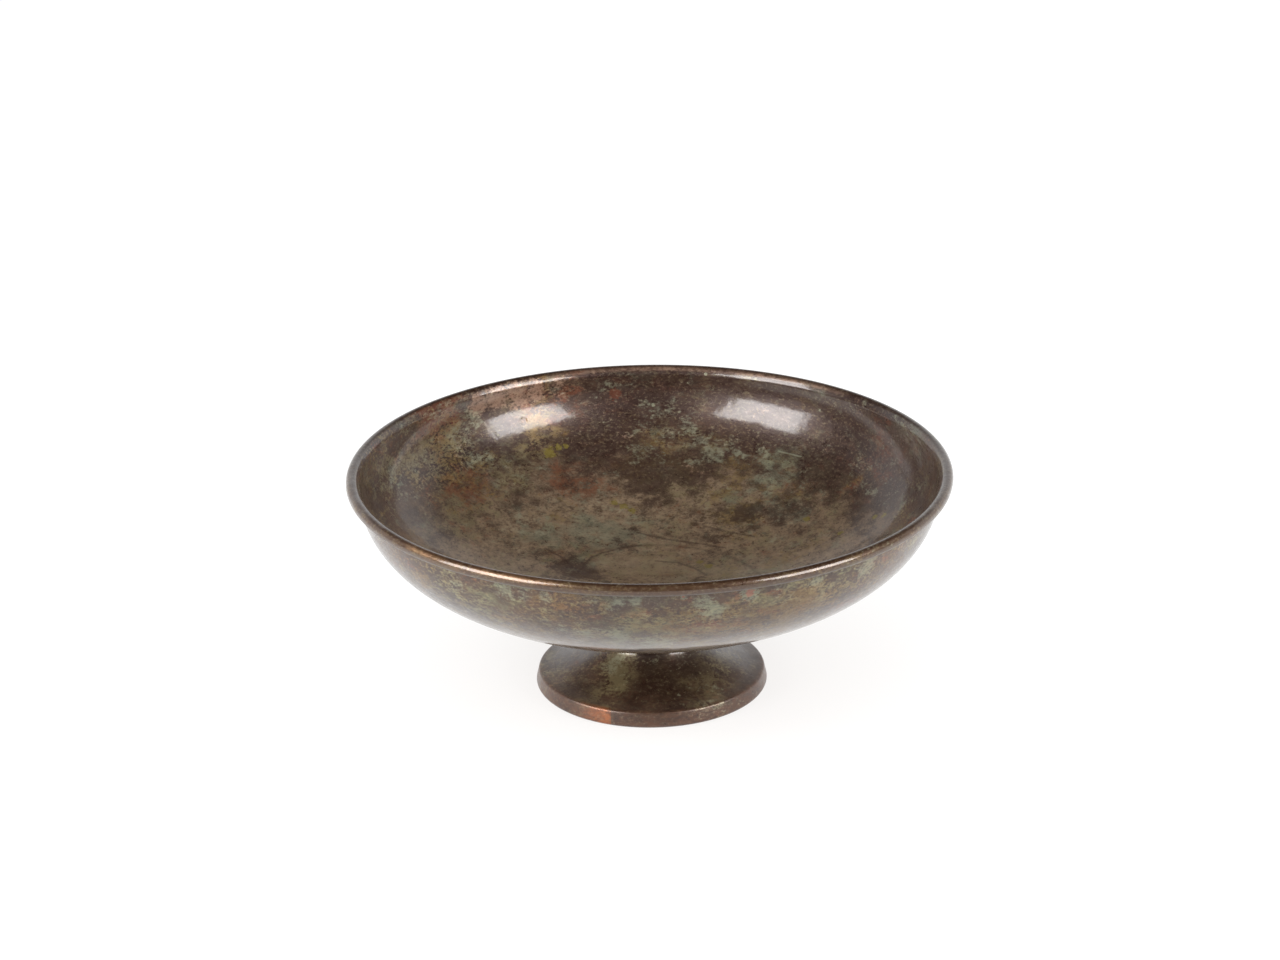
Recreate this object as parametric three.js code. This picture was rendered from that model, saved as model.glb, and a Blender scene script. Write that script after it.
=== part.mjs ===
import * as THREE from 'three';

// A bowl on a foot, in patinated copper-alloy sheet
// Both the bowl and the foot are spun from sheet. The bowl's edge flares, then rolls outwards
// over a wire. The foot's flat top is sweated to the underside of the bowl with solder.
// Sizes are in millimetres and angles in degrees. +Z is up and the foot rests on Z = 0.

// Driving dimensions of the bowl
const RIM_DIAMETER = 252.8;
const BOWL_HEIGHT = 60.5;
const BOWL_SHEET = 1.0;
const WALL_FULLNESS = 0.678;
const FLOOR_FULLNESS = 0.393;

// Driving dimensions of the rolled lip
const LIP_ROLL_DIAMETER = 5.0;
const LIP_FLARE_ANGLE = 30;
const LIP_FLARE_LENGTH = 1.2;
const LIP_FLARE_RADIUS = 3;
const LIP_CURL_OPENING = 0.35;
const WIRE_CLEARANCE = 0.25;

// Driving dimensions of the foot
const FOOT_DIAMETER = 98.4;
const FOOT_HEIGHT = 37.1;
const FOOT_SHEET = 1.0;
const NECK_DIAMETER = 41.0;
const NECK_SHOULDER_INNER_RADIUS = 1.0;
const NECK_LENGTH = 13.0;
const NECK_FULLNESS = 0.39;
const SKIRT_EDGE_SLOPE = 13.3;
const SKIRT_FULLNESS = 0.7;
const BAND_HEIGHT = 6.4;
const BAND_SLOPE = 13.2;
const BAND_ARRIS_INNER_RADIUS = 0.2;
const BASE_FLANGE_WIDTH = 4.0;
const BASE_BEND_INNER_RADIUS = 0.4;

// Driving dimensions of the solder between them
const SOLDER_THICKNESS = 0.3;
const SOLDER_FILLET_REACH = 45;
const SOLDER_FIT = 0.1;

// Fineness of the round shapes
const TURN_STEPS = 60;
const BEND_STEP = 36;
const BOWL_STEPS = 15;
const SKIRT_STEPS = 8;
const WIRE_STEPS = 8;

const radians = THREE.MathUtils.degToRad;

const degrees = THREE.MathUtils.radToDeg;

function heading(angle) {
  return new THREE.Vector2(Math.cos(radians(angle)), Math.sin(radians(angle)));
}

// The middle line of a sheet, drawn as a pen would go, in the plane of radius and height
// Angles turn to the left, from 0 (outwards) and 90 (up).
class MiddleLine {
  constructor(place, angle) {
    this.place = place.clone();
    this.angle = angle;
    this.stations = [];
    this.mark();
  }

  mark() {
    this.stations.push({ place: this.place.clone(), angle: this.angle });
  }

  run(length) {
    this.place.addScaledVector(heading(this.angle), length);
    this.mark();
    return this;
  }

  runToAxis() {
    this.place.x = 0;
    this.mark();
    return this;
  }

  bend(radius, angle) {
    const side = Math.sign(angle) * 90;
    const centre = this.place.clone().addScaledVector(heading(this.angle + side), radius);
    const start = this.angle;
    const steps = Math.ceil(Math.abs(angle) / BEND_STEP);
    for (let i = 1; i <= steps; i += 1) {
      this.angle = start + (angle * i) / steps;
      this.place = centre.clone().addScaledVector(heading(this.angle + side), -radius);
      this.mark();
    }
    return this;
  }

  // A smooth cubic to a new place and angle, held straight for a reach at each end
  sweep(place, angle, startReach, endReach, steps) {
    const curve = new THREE.CubicBezierCurve(
      this.place.clone(),
      this.place.clone().addScaledVector(heading(this.angle), startReach),
      place.clone().addScaledVector(heading(angle), -endReach),
      place.clone()
    );
    for (let i = 1; i <= steps; i += 1) {
      const along = curve.getTangent(i / steps);
      this.place = curve.getPoint(i / steps);
      this.angle = degrees(Math.atan2(along.y, along.x));
      this.mark();
    }
    return this;
  }
}

// Outline of a sheet of even thickness about its middle line, whose faces meet the axis squarely
function sheetOutline(line, thickness) {
  const offset = ({ place, angle }, turn) => {
    const point = place.clone().addScaledVector(heading(angle + turn), thickness / 2);
    return place.x === 0 ? point.setX(0) : point;
  };
  const side = (turn) => line.stations.map((station) => offset(station, turn));
  return [...side(-90).reverse(), ...side(90)];
}

// A solid turned about the axis from an outline that starts and ends on it, or that closes
function turned(outline) {
  const anticlockwise = THREE.ShapeUtils.area(outline) > 0;
  const profile = anticlockwise ? outline : [...outline].reverse();
  return new THREE.LatheGeometry(profile, TURN_STEPS).rotateX(Math.PI / 2);
}

function piece(name, geometry, material) {
  const mesh = new THREE.Mesh(geometry, material);
  mesh.name = name;
  return mesh;
}

// Heights that the foot, the solder and the bowl share
const bowlUnderside = FOOT_HEIGHT + SOLDER_THICKNESS;
const overallHeight = bowlUnderside + BOWL_HEIGHT;
const seatRadius = NECK_DIAMETER / 2;

// The rolled lip's circle
const rollRadius = LIP_ROLL_DIAMETER / 2;
const rollCentre = new THREE.Vector2(RIM_DIAMETER / 2 - rollRadius, overallHeight - rollRadius);
const rollMiddle = rollRadius - BOWL_SHEET / 2;
const rollInside = rollRadius - BOWL_SHEET;

// Angle on the roll's circle where its edge stops, short of the flare or of the upright wall
// under the flare, whichever it would meet first
function curlEnd() {
  const slope = radians(LIP_FLARE_ANGLE);
  const flareInset = LIP_FLARE_LENGTH * Math.sin(slope) + LIP_FLARE_RADIUS * (1 - Math.cos(slope));
  const wallInset = rollMiddle * Math.cos(slope) + flareInset - BOWL_SHEET / 2;
  const atFlare = Math.acos((LIP_CURL_OPENING - rollInside) / rollRadius) + slope;
  const atWall = Math.acos(Math.max((LIP_CURL_OPENING - wallInset) / rollRadius, -1));
  return -degrees(Math.min(atFlare, atWall));
}

function bowl() {
  const start = rollCentre.clone().addScaledVector(heading(curlEnd()), rollMiddle);
  const line = new MiddleLine(start, curlEnd() + 90)
    .bend(rollMiddle, 180 - LIP_FLARE_ANGLE - curlEnd())
    .run(LIP_FLARE_LENGTH)
    .bend(LIP_FLARE_RADIUS, LIP_FLARE_ANGLE);
  const seat = new THREE.Vector2(seatRadius, bowlUnderside + BOWL_SHEET / 2);
  const wallReach = WALL_FULLNESS * (line.place.y - seat.y);
  const floorReach = FLOOR_FULLNESS * (line.place.x - seat.x);
  line.sweep(seat, 180, wallReach, floorReach, BOWL_STEPS).runToAxis();
  const patina = new THREE.MeshStandardMaterial({ color: '#4a3a2c', roughness: 0.3, metalness: 0.8 });
  return piece('bowl', turned(sheetOutline(line, BOWL_SHEET)), patina);
}

// The wire fills the inside of the roll
function rimWire() {
  const radius = rollInside - WIRE_CLEARANCE;
  const ring = [];
  for (let i = 0; i <= WIRE_STEPS; i += 1) {
    const angle = (360 * (i % WIRE_STEPS)) / WIRE_STEPS;
    ring.push(rollCentre.clone().addScaledVector(heading(angle), radius));
  }
  const wire = new THREE.MeshStandardMaterial({ color: '#6b4a33', roughness: 0.5, metalness: 0.8 });
  return piece('rim_wire', turned(ring), wire);
}

function foot() {
  const baseMiddle = BASE_BEND_INNER_RADIUS + FOOT_SHEET / 2;
  const bandMiddle = BAND_ARRIS_INNER_RADIUS + FOOT_SHEET / 2;
  const shoulderMiddle = NECK_SHOULDER_INNER_RADIUS + FOOT_SHEET / 2;
  const baseBendRadius = FOOT_DIAMETER / 2 - FOOT_SHEET / 2 - baseMiddle;
  const bandAngle = 90 + BAND_SLOPE;
  const skirtAngle = 180 - SKIRT_EDGE_SLOPE;
  const flangeStart = new THREE.Vector2(FOOT_DIAMETER / 2 - BASE_FLANGE_WIDTH, FOOT_SHEET / 2);
  const line = new MiddleLine(flangeStart, 0)
    .run(baseBendRadius - flangeStart.x)
    .bend(baseMiddle, bandAngle);
  line.run((BAND_HEIGHT - line.place.y - bandMiddle) / Math.cos(radians(BAND_SLOPE)));
  line.bend(bandMiddle, skirtAngle - bandAngle);
  const neck = new THREE.Vector2((NECK_DIAMETER - FOOT_SHEET) / 2, FOOT_HEIGHT - NECK_LENGTH);
  const skirtReach = SKIRT_FULLNESS * (line.place.x - neck.x);
  const neckReach = NECK_FULLNESS * (neck.y - line.place.y);
  line.sweep(neck, 90, skirtReach, neckReach, SKIRT_STEPS)
    .run(NECK_LENGTH - FOOT_SHEET / 2 - shoulderMiddle)
    .bend(shoulderMiddle, 90)
    .runToAxis();
  const patina = new THREE.MeshStandardMaterial({ color: '#54402e', roughness: 0.35, metalness: 0.8 });
  return piece('foot', turned(sheetOutline(line, FOOT_SHEET)), patina);
}

// A thin round film of solder, with a fillet that fills the groove over the neck's shoulder
function solderJoint() {
  const shoulder = NECK_SHOULDER_INNER_RADIUS + FOOT_SHEET;
  const centre = new THREE.Vector2(seatRadius - shoulder, FOOT_HEIGHT - shoulder);
  const filletSteps = 2;
  const outline = [new THREE.Vector2(0, FOOT_HEIGHT), new THREE.Vector2(centre.x, FOOT_HEIGHT)];
  for (let i = 1; i <= filletSteps; i += 1) {
    const angle = 90 - (SOLDER_FILLET_REACH * i) / filletSteps;
    outline.push(centre.clone().addScaledVector(heading(angle), shoulder + SOLDER_FIT));
  }
  outline.push(new THREE.Vector2(seatRadius, bowlUnderside));
  outline.push(new THREE.Vector2(0, bowlUnderside));
  const solder = new THREE.MeshStandardMaterial({ color: '#7d7a73', roughness: 0.45, metalness: 0.7 });
  return piece('solder_joint', turned(outline), solder);
}

const footedBowl = new THREE.Group();
footedBowl.add(bowl(), rimWire(), foot(), solderJoint());

export default footedBowl;
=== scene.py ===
import math
import bpy
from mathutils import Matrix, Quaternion, Vector


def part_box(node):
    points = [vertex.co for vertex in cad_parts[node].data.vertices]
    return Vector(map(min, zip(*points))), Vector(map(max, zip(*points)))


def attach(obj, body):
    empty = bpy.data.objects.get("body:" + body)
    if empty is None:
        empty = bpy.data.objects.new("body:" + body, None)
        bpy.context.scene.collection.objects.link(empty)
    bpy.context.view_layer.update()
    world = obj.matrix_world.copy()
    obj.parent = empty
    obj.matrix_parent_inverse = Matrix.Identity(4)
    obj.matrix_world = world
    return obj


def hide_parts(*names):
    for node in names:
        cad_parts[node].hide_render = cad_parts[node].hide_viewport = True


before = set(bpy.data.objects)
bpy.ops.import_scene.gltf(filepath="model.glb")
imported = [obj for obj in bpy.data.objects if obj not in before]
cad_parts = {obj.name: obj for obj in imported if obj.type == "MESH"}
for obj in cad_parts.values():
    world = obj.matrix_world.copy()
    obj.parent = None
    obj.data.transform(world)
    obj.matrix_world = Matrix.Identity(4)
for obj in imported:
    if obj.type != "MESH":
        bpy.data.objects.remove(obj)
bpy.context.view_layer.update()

# Camera
# It stands a little over a metre from the bowl and looks down at it by about 22 degrees. It
# leans a trace, because the real bowl sits 1 degree out of true on its foot.
CAMERA_PLACE = (-0.00395, -1.2807, 0.6027)
CAMERA_PITCH = 21.763
CAMERA_LEAN = -0.75
CAMERA_LENS = 92.8

bpy.ops.object.camera_add(location=CAMERA_PLACE)
camera = bpy.context.object
pitched = Quaternion((1, 0, 0), math.radians(90 - CAMERA_PITCH))
camera.rotation_euler = (pitched @ Quaternion((0, 0, 1), math.radians(CAMERA_LEAN))).to_euler()
camera.data.lens = CAMERA_LENS
camera.data.sensor_width = 36
bpy.context.scene.camera = camera
bpy.context.scene.view_settings.view_transform = "Standard"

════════

• Work to do
Please write out the material word for word from its first line through the line holding "const BASE_BEND_INNER_RADIUS = 0.4;", including both, and no line past it.

• Answer to this exercise
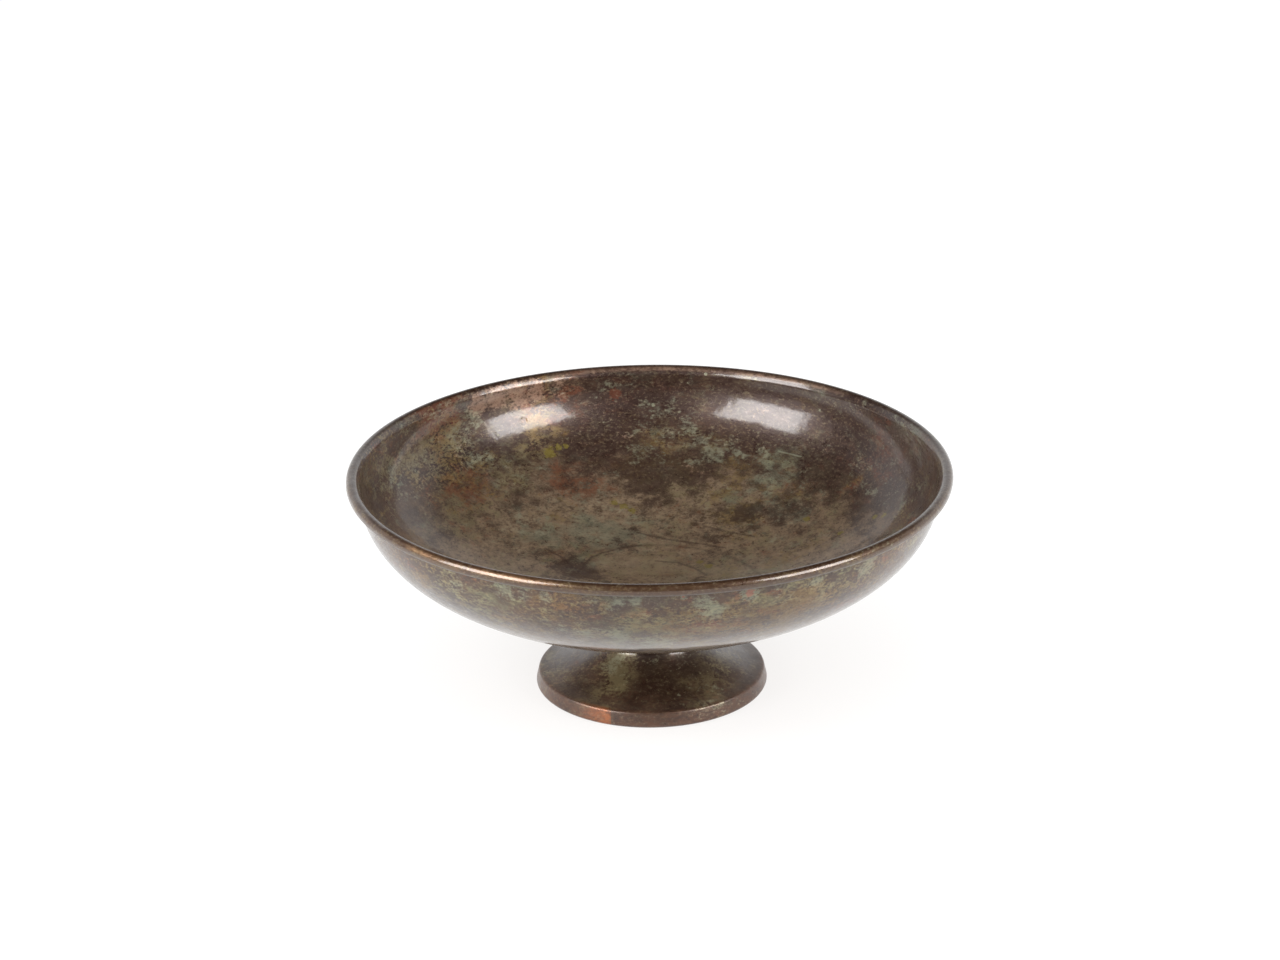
Recreate this object as parametric three.js code. This picture was rendered from that model, saved as model.glb, and a Blender scene script. Write that script after it.
=== part.mjs ===
import * as THREE from 'three';

// A bowl on a foot, in patinated copper-alloy sheet
// Both the bowl and the foot are spun from sheet. The bowl's edge flares, then rolls outwards
// over a wire. The foot's flat top is sweated to the underside of the bowl with solder.
// Sizes are in millimetres and angles in degrees. +Z is up and the foot rests on Z = 0.

// Driving dimensions of the bowl
const RIM_DIAMETER = 252.8;
const BOWL_HEIGHT = 60.5;
const BOWL_SHEET = 1.0;
const WALL_FULLNESS = 0.678;
const FLOOR_FULLNESS = 0.393;

// Driving dimensions of the rolled lip
const LIP_ROLL_DIAMETER = 5.0;
const LIP_FLARE_ANGLE = 30;
const LIP_FLARE_LENGTH = 1.2;
const LIP_FLARE_RADIUS = 3;
const LIP_CURL_OPENING = 0.35;
const WIRE_CLEARANCE = 0.25;

// Driving dimensions of the foot
const FOOT_DIAMETER = 98.4;
const FOOT_HEIGHT = 37.1;
const FOOT_SHEET = 1.0;
const NECK_DIAMETER = 41.0;
const NECK_SHOULDER_INNER_RADIUS = 1.0;
const NECK_LENGTH = 13.0;
const NECK_FULLNESS = 0.39;
const SKIRT_EDGE_SLOPE = 13.3;
const SKIRT_FULLNESS = 0.7;
const BAND_HEIGHT = 6.4;
const BAND_SLOPE = 13.2;
const BAND_ARRIS_INNER_RADIUS = 0.2;
const BASE_FLANGE_WIDTH = 4.0;
const BASE_BEND_INNER_RADIUS = 0.4;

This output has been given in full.